One of my favorite proverbs translates to, guard your neck, you can always buy a new necklace. It has so many layers to it. The moments that it's been spoken to me, it's been moments when I was on the verge of a dangerous situation or something very important was about to happen, and I was being cautioned to be careful, to think very carefully about what my next steps were going to be, to weigh what was replaceable and what was irreplaceable. That the neck is irreplaceable, but the necklace is replaceable.
So this is the way that proverbs operate within a lot of African cultures, within Zambian languages specifically. And so what I'm trying to drive at here is that because of the way the proverb operates, the way that you understand it as the person who is listening to the proverb, will be very heavily dependent on who you are as a person, where you're situated, what specific circumstances you're living through while you're listening to that proverb.
And this is the kind of experience that I want my readers to have when they're ending my stories, which is-- I know you were referring to "Inswa," which at the end, she's kind of at a crossroads and she's trying to decide, where am I going to go? And she says, I know what I'm going to do.
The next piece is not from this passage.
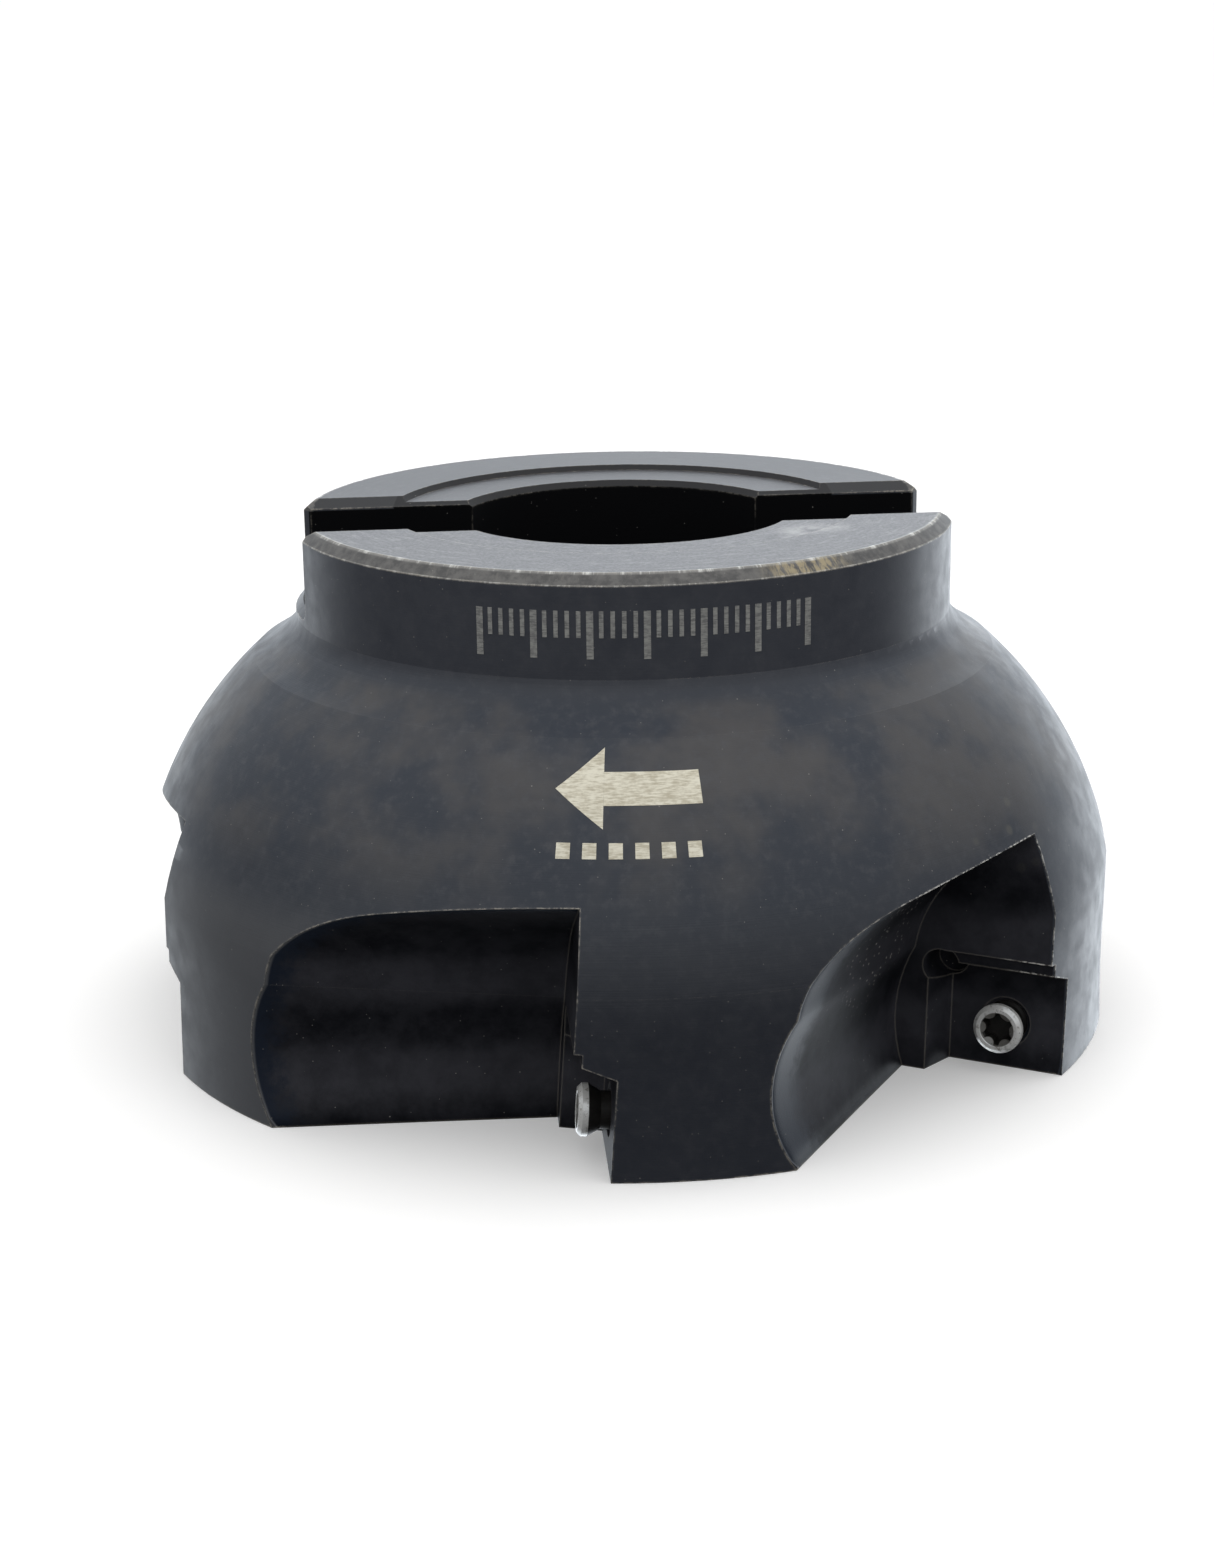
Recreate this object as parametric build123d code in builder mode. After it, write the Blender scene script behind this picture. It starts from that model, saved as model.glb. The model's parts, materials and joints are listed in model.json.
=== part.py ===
"""Shell-type face mill body with six bare insert seats, each holding its clamping screw.

Frame: +Z runs up the spindle axis, the origin is the centre of the cutting-end face, and
the drive key slot lies along X. The cutter is right-hand: seen from above it turns clockwise.
"""

from math import acos, atan2, cos, radians, sin, tan
import os

from build123d import *

# ---- Driving dimensions, millimetres and degrees ----
TEETH = 6
BODY_RADIUS = 48.0
BODY_HEIGHT = 50.0

# Hub at the spindle end
HUB_RADIUS = 32.1
HUB_BASE_Z = 40.6
HUB_RIM_CHAMFER = (1.1, 1.0)
RECESS_RADIUS = 22.3
RECESS_DEPTH = 0.5
BORE_RADIUS = 16.0
BORE_CHAMFER = 0.6
SCREW_BORE_RADIUS = 22.5
SCREW_BORE_DEPTH = 22.0
SCREW_BORE_CHAMFER = 0.8

# Domed shoulder between the hub and the cylindrical land
DOME_CENTRE = (12.25, 8.86)
DOME_RADIUS = 36.64
DOME_TOP = (36.35, 36.5)
COVE_MIDDLE = (34.45, 37.65)
COVE_TOP = (32.9, 39.0)

# Drive key slot, standard for a 32 mm arbor
KEY_WIDTH = 14.4
KEY_DEPTH = 8.0
KEY_MOUTH_CHAMFER = (1.3, 0.85)
KEY_CORNER_CHAMFER = 0.9
KEY_ROOT_RADIUS = 0.8

# Teeth: angle from the key slot, rake face's lean along and across the axis, and its offset
FIRST_TOOTH = -95.4
AXIAL_LEAN = 4.0
RADIAL_LEAN = 3.8
RAKE_OFFSET = 8.95
GULLET_FLARE = -2.2
GULLET_LENGTH = 46.0

# Gullet profile on the rake plane: distance out from the axis, height
SCALLOP_START = (35.3, -3.0)
SCALLOP_DEEPEST = (32.9, 5.6)
SCALLOP_END = (34.6, 12.0)
BACK_MIDDLE = (36.5, 17.25)
ROOF_START = (40.5, 21.15)
ROOF_SLOPE = 31.0
CLEAR_RADIUS = 58.0

# Insert seat
SEAT_DEPTH = 3.8
SEAT_INNER = 37.2
SEAT_TOP = 9.75
SEAT_CLEARANCE = 17.0
STEP_DEPTH = 0.75
STEP_TOP = 11.9
RELIEF_RADIUS = 1.65
RELIEF_PLACE = (37.1, 10.3)
RELIEF_BELOW_SEAT = 0.9

# Insert screw, M4 with a countersunk six-lobe head
SCREW_PLACE = (42.6, 4.65)
SCREW_STANDOFF = 2.82
HEAD_RADIUS = 2.35
HEAD_RIM = 0.87
HEAD_BEVEL = 0.35
HEAD_CONE_ANGLE = 30.0
SHANK_RADIUS = 1.7
THREAD_CREST = 1.97
THREAD_ROOT = 1.6
THREAD_PITCH = 0.7
THREAD_TURNS = 10
CREST_SPAN = (0.42, 0.58)
SHANK_RUNOUT = 0.1
TIP_CHAMFER = 0.35
SCREW_LENGTH = 10.5
LOBES = 6
LOBE_RADIUS = 1.6
FLUTE_RADIUS = 0.62
FLUTE_CIRCLE = 1.75
LOBE_DEPTH = 1.6
SOCKET_MOUTH = 1.68
SOCKET_MOUTH_DEPTH = 0.4
TAPPED_RADIUS = 2.03
TAPPED_DEPTH = 9.5
TAPPED_MOUTH = 2.42
TAPPED_MOUTH_ANGLE = 90.0

os.makedirs("parts", exist_ok=True)


def rake_plane(number):
    """Rake face of one tooth: local X runs outwards, local Y up, local Z out of the face."""
    heading = radians(FIRST_TOOTH + number * 360.0 / TEETH)
    outwards = Vector(cos(heading), sin(heading), 0)
    facing = Vector(sin(heading), -cos(heading), 0)
    across = outwards - facing * tan(radians(RADIAL_LEAN))
    up = Vector(0, 0, 1) - facing * tan(radians(AXIAL_LEAN))
    normal = across.cross(up).normalized()
    return Plane(origin=facing * RAKE_OFFSET, x_dir=across.normalized(), z_dir=normal)


def at(plane, place):
    """The same plane with its origin moved to a place given in its own X and Y."""
    return Plane(origin=plane.from_local_coords(Vector(*place, 0)), x_dir=plane.x_dir, z_dir=plane.z_dir)


# ---- Cutter body ----
land_angle = acos((BODY_RADIUS - DOME_CENTRE[0]) / DOME_RADIUS)
land_top = DOME_CENTRE[1] + DOME_RADIUS * sin(land_angle)
crown_angle = atan2(DOME_TOP[1] - DOME_CENTRE[1], DOME_TOP[0] - DOME_CENTRE[0])
middle_angle = (land_angle + crown_angle) / 2
dome_middle = (
    DOME_CENTRE[0] + DOME_RADIUS * cos(middle_angle),
    DOME_CENTRE[1] + DOME_RADIUS * sin(middle_angle),
)
recess_floor = BODY_HEIGHT - RECESS_DEPTH

with BuildPart() as cutter_body:
    # Turned outline
    with BuildSketch(Plane.XZ):
        with BuildLine():
            Polyline(
                (SCREW_BORE_RADIUS + SCREW_BORE_CHAMFER, 0),
                (BODY_RADIUS, 0),
                (BODY_RADIUS, land_top),
            )
            ThreePointArc((BODY_RADIUS, land_top), dome_middle, DOME_TOP)
            cove = ThreePointArc(DOME_TOP, COVE_MIDDLE, COVE_TOP)
            TangentArc(COVE_TOP, (HUB_RADIUS, HUB_BASE_Z), tangent=cove % 1)
            Polyline(
                (HUB_RADIUS, HUB_BASE_Z),
                (HUB_RADIUS, BODY_HEIGHT - HUB_RIM_CHAMFER[1]),
                (HUB_RADIUS - HUB_RIM_CHAMFER[0], BODY_HEIGHT),
                (RECESS_RADIUS + RECESS_DEPTH, BODY_HEIGHT),
                (RECESS_RADIUS, recess_floor),
                (BORE_RADIUS + BORE_CHAMFER, recess_floor),
                (BORE_RADIUS, recess_floor - BORE_CHAMFER),
                (BORE_RADIUS, SCREW_BORE_DEPTH + BORE_CHAMFER),
                (BORE_RADIUS + BORE_CHAMFER, SCREW_BORE_DEPTH),
                (SCREW_BORE_RADIUS, SCREW_BORE_DEPTH),
                (SCREW_BORE_RADIUS, SCREW_BORE_CHAMFER),
                (SCREW_BORE_RADIUS + SCREW_BORE_CHAMFER, 0),
            )
        make_face()
    revolve(axis=Axis.Z)

    # Drive key slot right across the hub, with chamfered mouth and rounded root
    with BuildSketch(Plane.YZ):
        with BuildLine():
            Polyline(
                (-KEY_WIDTH / 2, BODY_HEIGHT - KEY_DEPTH),
                (KEY_WIDTH / 2, BODY_HEIGHT - KEY_DEPTH),
                (KEY_WIDTH / 2, BODY_HEIGHT - KEY_MOUTH_CHAMFER[1]),
                (KEY_WIDTH / 2 + 2 * KEY_MOUTH_CHAMFER[0], BODY_HEIGHT + KEY_MOUTH_CHAMFER[1]),
                (-KEY_WIDTH / 2 - 2 * KEY_MOUTH_CHAMFER[0], BODY_HEIGHT + KEY_MOUTH_CHAMFER[1]),
                (-KEY_WIDTH / 2, BODY_HEIGHT - KEY_MOUTH_CHAMFER[1]),
                close=True,
            )
        slot_outline = make_face()
        fillet(slot_outline.vertices().group_by(Axis.Y)[0], KEY_ROOT_RADIUS)
    extrude(amount=BODY_RADIUS, both=True, mode=Mode.SUBTRACT)
    slot_corners = [
        edge
        for edge in cutter_body.edges().filter_by(Axis.Z)
        if abs(edge.center().X) > RECESS_RADIUS and edge.center().Z > BODY_HEIGHT - KEY_DEPTH
    ]
    chamfer(slot_corners, KEY_CORNER_CHAMFER)

    for number in range(TEETH):
        rake = rake_plane(number)
        seat = rake.offset(-SEAT_DEPTH)
        flare = (rake.z_dir + rake.x_dir * tan(radians(GULLET_FLARE))).normalized()
        roof_rise = (CLEAR_RADIUS - ROOF_START[0]) * tan(radians(ROOF_SLOPE))
        roof_end = (CLEAR_RADIUS, ROOF_START[1] + roof_rise)

        # Chip gullet, swept square off the rake face
        with BuildSketch(rake):
            with BuildLine():
                ThreePointArc(SCALLOP_START, SCALLOP_DEEPEST, SCALLOP_END)
                ThreePointArc(SCALLOP_END, BACK_MIDDLE, ROOF_START)
                Polyline(
                    ROOF_START,
                    roof_end,
                    (CLEAR_RADIUS, SCALLOP_START[1]),
                    SCALLOP_START,
                )
            make_face()
        extrude(amount=GULLET_LENGTH, dir=flare, mode=Mode.SUBTRACT)

        # Insert seat with clearance walls, open to the outside and the cutting end
        with BuildSketch(seat):
            with BuildLine():
                Polyline(
                    (SEAT_INNER, SCALLOP_START[1]),
                    (CLEAR_RADIUS, SCALLOP_START[1]),
                    (CLEAR_RADIUS, SEAT_TOP),
                    (SEAT_INNER, SEAT_TOP),
                    close=True,
                )
            make_face()
        extrude(amount=SEAT_DEPTH + STEP_DEPTH, taper=-SEAT_CLEARANCE, mode=Mode.SUBTRACT)

        # Shallow step above the seat
        with BuildSketch(rake.offset(-STEP_DEPTH)):
            with Locations((RELIEF_PLACE[0], STEP_TOP)):
                Rectangle(
                    CLEAR_RADIUS - RELIEF_PLACE[0],
                    STEP_TOP - SCALLOP_START[1],
                    align=(Align.MIN, Align.MAX),
                )
        extrude(amount=2 * STEP_DEPTH, mode=Mode.SUBTRACT)

        # Round relief in the seat's inner top corner
        with BuildSketch(at(seat.offset(-RELIEF_BELOW_SEAT), RELIEF_PLACE)):
            Circle(RELIEF_RADIUS)
        extrude(amount=SEAT_DEPTH + 2 * RELIEF_BELOW_SEAT, mode=Mode.SUBTRACT)

        # Tapped hole for the insert screw
        with Locations(at(seat, SCREW_PLACE)):
            CounterSinkHole(TAPPED_RADIUS, TAPPED_MOUTH, TAPPED_DEPTH, TAPPED_MOUTH_ANGLE)

cutter_body.part.label = "cutter_body"
export_step(cutter_body.part, "parts/cutter_body.step")


# ---- Insert screws, one per seat, standing off the bare seat by an insert's thickness ----
head_cone = (HEAD_RADIUS - SHANK_RADIUS) / tan(radians(HEAD_CONE_ANGLE))
thread_start = SCREW_LENGTH - THREAD_TURNS * THREAD_PITCH - (THREAD_CREST - THREAD_ROOT)
thread_points = [
    point
    for turn in range(THREAD_TURNS)
    for point in (
        (THREAD_ROOT, -thread_start - turn * THREAD_PITCH),
        (THREAD_CREST, -thread_start - (turn + CREST_SPAN[0]) * THREAD_PITCH),
        (THREAD_CREST, -thread_start - (turn + CREST_SPAN[1]) * THREAD_PITCH),
    )
]

for number in range(TEETH):
    seat = rake_plane(number).offset(-SEAT_DEPTH)
    head_face = at(seat.offset(SCREW_STANDOFF), SCREW_PLACE)
    profile_plane = Plane(origin=head_face.origin, x_dir=head_face.x_dir, z_dir=-head_face.y_dir)

    with BuildPart() as insert_screw:
        # Local X is the radius and local Y runs out of the head
        with BuildSketch(profile_plane):
            with BuildLine():
                Polyline(
                    (0, -SOCKET_MOUTH_DEPTH),
                    (FLUTE_CIRCLE - FLUTE_RADIUS, -SOCKET_MOUTH_DEPTH),
                    (SOCKET_MOUTH, 0),
                    (HEAD_RADIUS - HEAD_BEVEL, 0),
                    (HEAD_RADIUS, -HEAD_BEVEL),
                    (HEAD_RADIUS, -HEAD_RIM),
                    (SHANK_RADIUS, -HEAD_RIM - head_cone),
                    (SHANK_RADIUS, -thread_start + SHANK_RUNOUT),
                    *thread_points,
                    (THREAD_ROOT, -SCREW_LENGTH + THREAD_CREST - THREAD_ROOT),
                    (THREAD_ROOT - TIP_CHAMFER, -SCREW_LENGTH),
                    (0, -SCREW_LENGTH),
                    close=True,
                )
            make_face()
        revolve(axis=Axis(head_face.origin, head_face.z_dir))

        # Six-lobe socket below the coned mouth
        with BuildSketch(head_face):
            Circle(LOBE_RADIUS)
            with PolarLocations(FLUTE_CIRCLE, LOBES):
                Circle(FLUTE_RADIUS, mode=Mode.SUBTRACT)
        extrude(amount=-LOBE_DEPTH, mode=Mode.SUBTRACT)

    name = f"insert_screw_{number + 1}"
    insert_screw.part.label = name
    export_step(insert_screw.part, f"parts/{name}.step")
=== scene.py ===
"""Looks for the face mill: black-oxide body, bright insert screws, laser marks, studio and camera.

Lengths are millimetres unless a comment says otherwise; Blender's own values are metres. Azimuths turn round
the spindle axis, from -Y towards +X.
"""

import json
import math
from types import SimpleNamespace

import bmesh
import bpy
from mathutils import Matrix, Vector
from mathutils.bvhtree import BVHTree


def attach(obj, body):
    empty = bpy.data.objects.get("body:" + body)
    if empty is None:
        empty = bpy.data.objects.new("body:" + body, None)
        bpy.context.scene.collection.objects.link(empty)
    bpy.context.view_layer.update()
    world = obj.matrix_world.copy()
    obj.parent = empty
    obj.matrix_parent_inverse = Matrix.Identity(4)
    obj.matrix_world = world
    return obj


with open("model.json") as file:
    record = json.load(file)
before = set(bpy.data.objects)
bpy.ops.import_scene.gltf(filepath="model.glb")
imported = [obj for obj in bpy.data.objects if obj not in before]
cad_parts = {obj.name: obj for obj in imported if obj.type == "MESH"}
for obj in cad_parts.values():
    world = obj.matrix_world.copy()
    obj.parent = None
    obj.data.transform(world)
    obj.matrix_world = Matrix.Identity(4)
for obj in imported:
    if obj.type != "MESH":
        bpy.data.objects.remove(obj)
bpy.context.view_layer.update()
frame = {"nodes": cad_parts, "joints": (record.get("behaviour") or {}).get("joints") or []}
body = frame["nodes"]["cutter_body"]

MM = 0.001

# ---- Camera: orbit angles in degrees, distance in metres ----
VIEW_AZIMUTH = -5.4
VIEW_ELEVATION = 16.44
VIEW_ROLL = -0.785
VIEW_DISTANCE = 0.27227
VIEW_AIM = Vector((-1.775, 0.168, 22.93)) * MM
LENS_MM = 63.15
SENSOR_MM = 36.0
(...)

And that is an invitation for the reader to consider, what do they think she would do based on the person that they have gotten to over the previous pages? I considered-- especially in revision, I considered saying, this is what she did. But then that would be me saying, and that's not the experience that I wanted for anybody who is interacting with my story.
EMILY BRIGHT: Yeah, and we know the characters well enough that we just get to live out the endings in our own minds.
MUBANGA KALIMAMUKWENTO: Thank you. Yeah, I like that.
EMILY BRIGHT: Mubanga, this has been a delight. Thank you for talking with me.
MUBANGA KALIMAMUKWENTO: Thanks.
CATHY WURZER: That was MPR's Emily Bright speaking with Twin Cities author Mubanga Kalimamukwento. She'll read from her short story collection Obligations for the Wounded at the Twin Cities Book Festival this coming Saturday, 10:15 in the morning, at the Minnesota State Fairgrounds.